When China began the revenue share division system in 1995, just 35 percent went to producers.

Producer Zhang Weiping, who recently parted ways with famous director Zhang Yimou, succeeded in raising the share for producers three times since 2002, eventually getting a share of 43 percent after tax in 2009, with exhibitors getting the remaining 57 percent.

The division of revenue will be more in favor of producers in future, said Yang, as the essence of the film industry is content.

The SARFT was not available for comment, but it said in 2009 that production companies should get no less than 43 percent of the box office revenue. It also said in 2011 that cinemas should get up to 50 percent of the revenue. 

Film exhibitors get a higher share than producers at the moment, because of the nation's push to build more new cinemas, Yang said.

According to data from EntGroup, China now has 3,293 cinemas nationwide, with 11,835 screens, and the cinema market in big cities has reached saturation point, she said.

Such disputes are likely to get worse, as the large number of screens in big cities will hit revenues for exhibitors, Chen from Peking University told the Global Times.

Problem solving

The SARFT released a notice on November 22, stating that production companies using high technology such as 3D or IMAX can get subsidies ranging from 1 million yuan to 10 million yuan, based on the films' box office revenue.
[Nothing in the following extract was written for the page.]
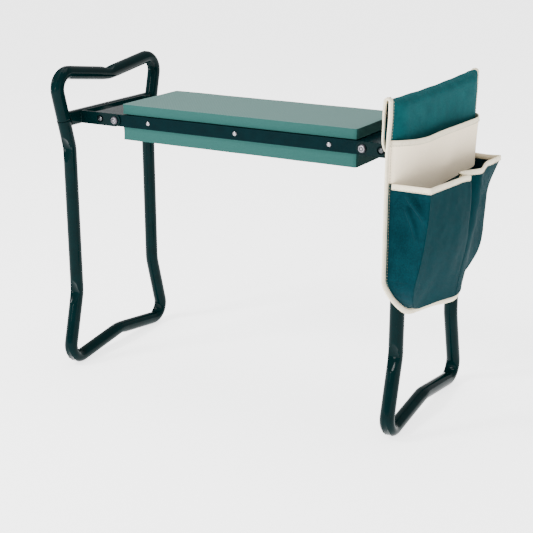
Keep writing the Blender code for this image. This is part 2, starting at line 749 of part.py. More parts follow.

Cinemas will also get a bonus from the SARFT if their annual box office revenue from showing domestically made films grows from the year before or accounts for at least 45 percent of their total revenue. The two notices apply to all domestic films shown since January 1, 2012.

However, analysts said more fundamental solutions are still needed to avoid a renewal of the dispute between the producers and cinemas.

Chen said that most Chinese film producers are losing money and suggested tax cuts for film producers to avoid a decline in the sector.

Yang from EntGroup also suggested that cinemas could cut merchandising prices, as that would boost sales.